Two weeks ago, Moody's Investor Service put 142 bond issues from housing finance authorities nationwide on its Watchlist with negative implications. There are 30 issues from Florida counties, including Miami-Dade and Palm Beach.

The reason for concern: The proceeds from these deals had been invested in guaranteed investment contracts issued by American International Group, the giant insurer bailed out by the federal government. A guaranteed investment contract does just that -- guarantee a certain return for a period of time.

The analysts at the New York rating agency focused on the housing agency issues after AIG was downgraded and its long-term and short-term debt placed on Moody's Watchlist for possible downgrade. The concern is that given AIG's financial woes and lack of capital, the insurer won't live up to its side of the contracts.

THE RISK

Jeff DeCarlo, a partner with Adorno & Yoss in Coral Gables and chairman of the firm's public finance practice group, said the risk in terminating a guaranteed investment contract is that an agency or municipality won't earn the return it had counted on. ''The other risk is that it won't get paid back -- period,'' he added.

David Brandt, interim executive director for the Housing Finance Authority of Palm Beach County, said he is a bit less worried now that the government has stepped in behind AIG.

These guaranteed income contracts typically have been used by public agencies like housing finance or water and sewer or an airport authority to invest money raised by the sale of bonds for construction projects. All the funds usually aren't needed right away. So, the money would be parked in the investment contracts with maturities pegged to when the funds would be needed. The basic goal is to earn a return high enough to cover the debt service bonds, or perhaps a bit more.
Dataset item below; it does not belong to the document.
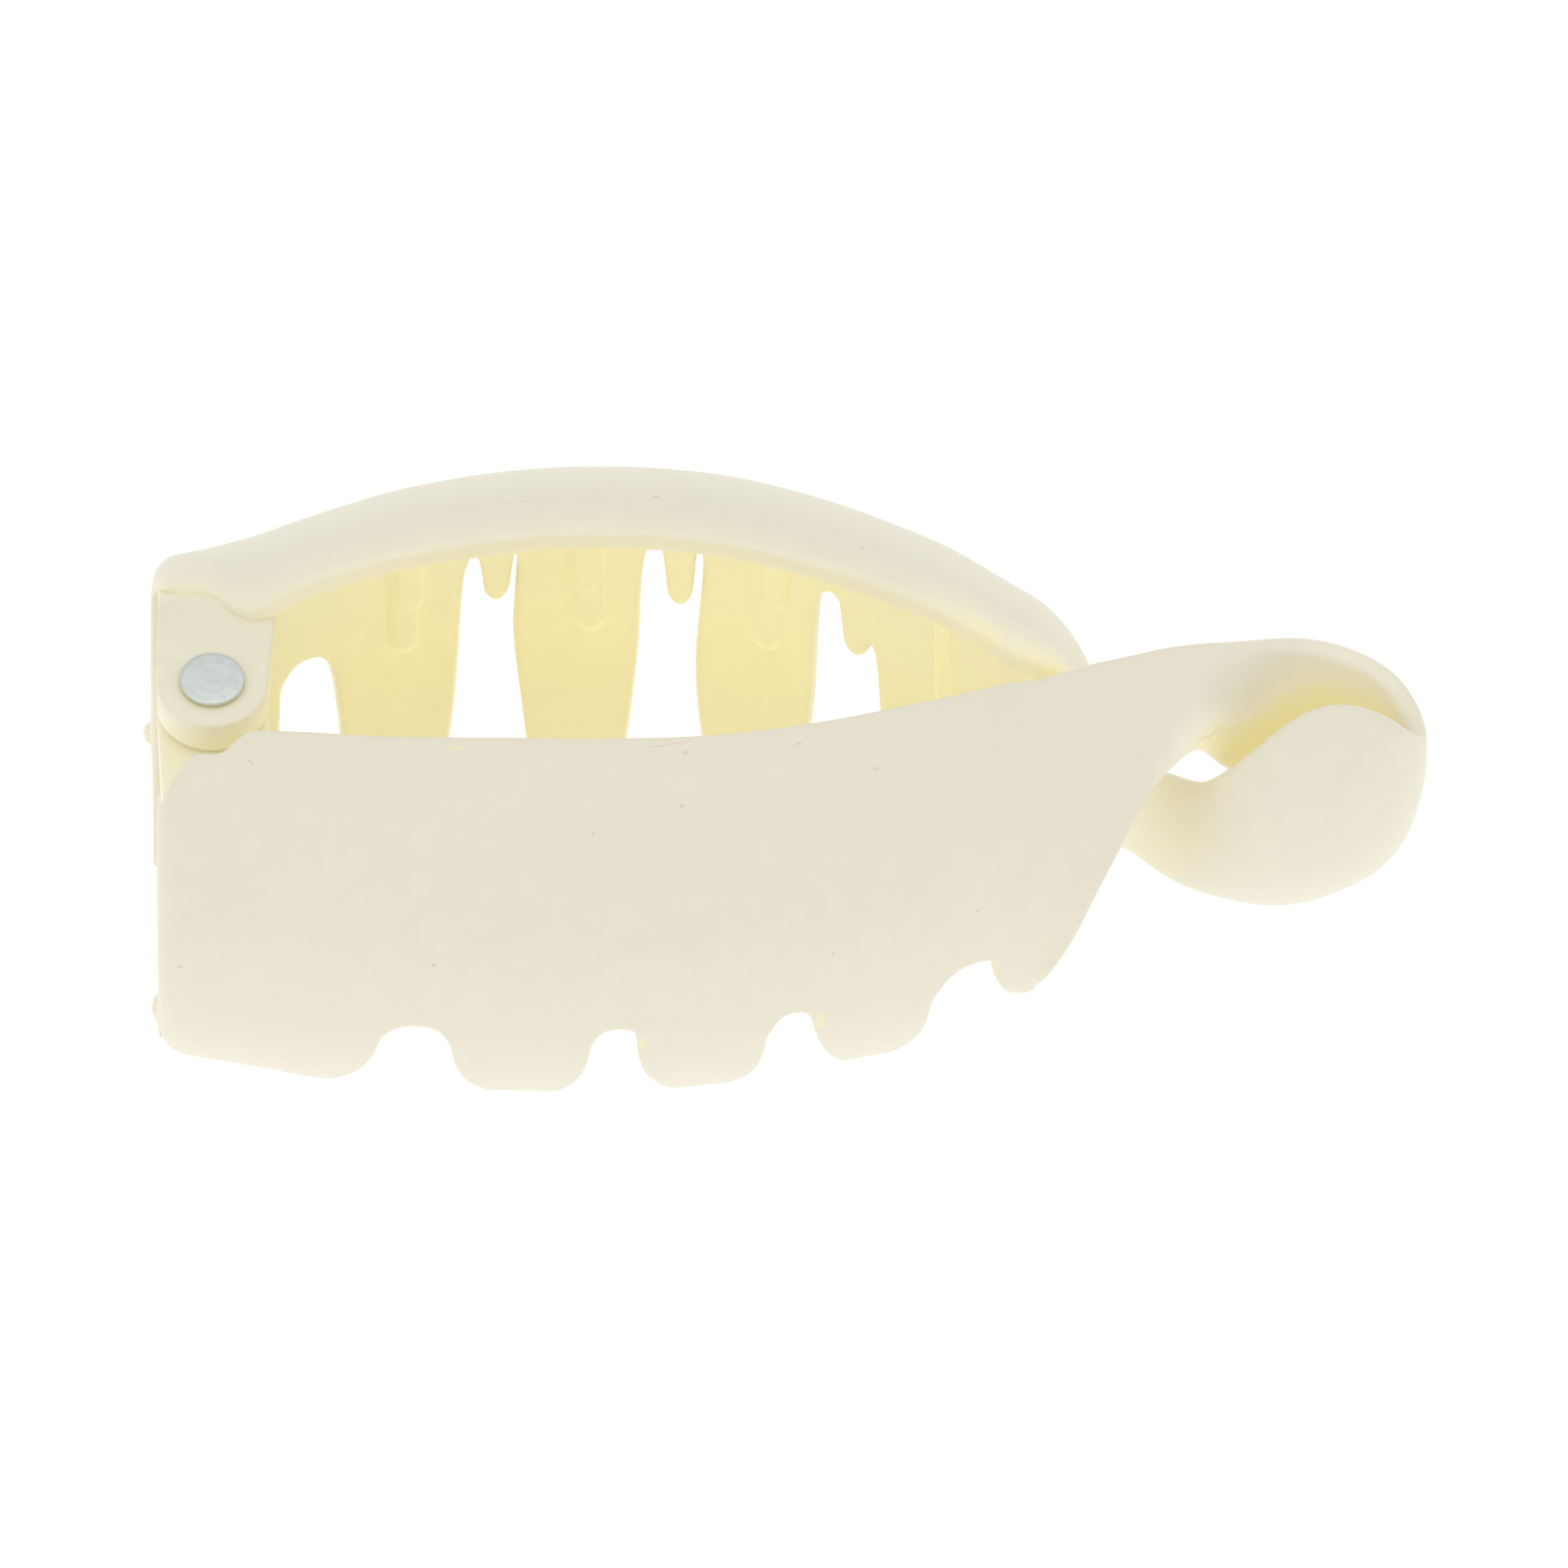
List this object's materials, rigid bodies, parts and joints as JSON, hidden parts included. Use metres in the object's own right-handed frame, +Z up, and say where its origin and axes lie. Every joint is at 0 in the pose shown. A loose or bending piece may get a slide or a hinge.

There is a 2001 Miami-Dade Housing Finance Authority bond deal on Moody's Watchlist. Rachel Baum, Miami-Dade's finance director, said the county also parked about $33 million from a county water and sewer reserve account in an AIG guaranteed investment contract.

Baum said the county attorney is determining whether AIG would need to post more collateral to back up the investment contract or allow the county to break the contract and recoup its funds.

Helen K. Simon, a finance instructor at Florida International University, said the investment contracts, as well as derivative products like interest rate swaps and credit default swaps, have been popular with public finance officers for more than a decade, but they do carry a risk. ''The more involved they become, the greater chance so many things could go wrong,'' she said.

ADVICE: PLAY SAFE

Other finance experts believe municipalities and public finance agencies should only invest proceeds from bond deals in the safest securities -- U.S. Treasuries -- since these are borrowed funds.

''These guys should be playing Vince Lombardi football -- solid blocking and tackling. They shouldn't be throwing Hail Mary passes,'' said Bruce Forster, head of South Beach Capital, a Miami-based investment banking firm.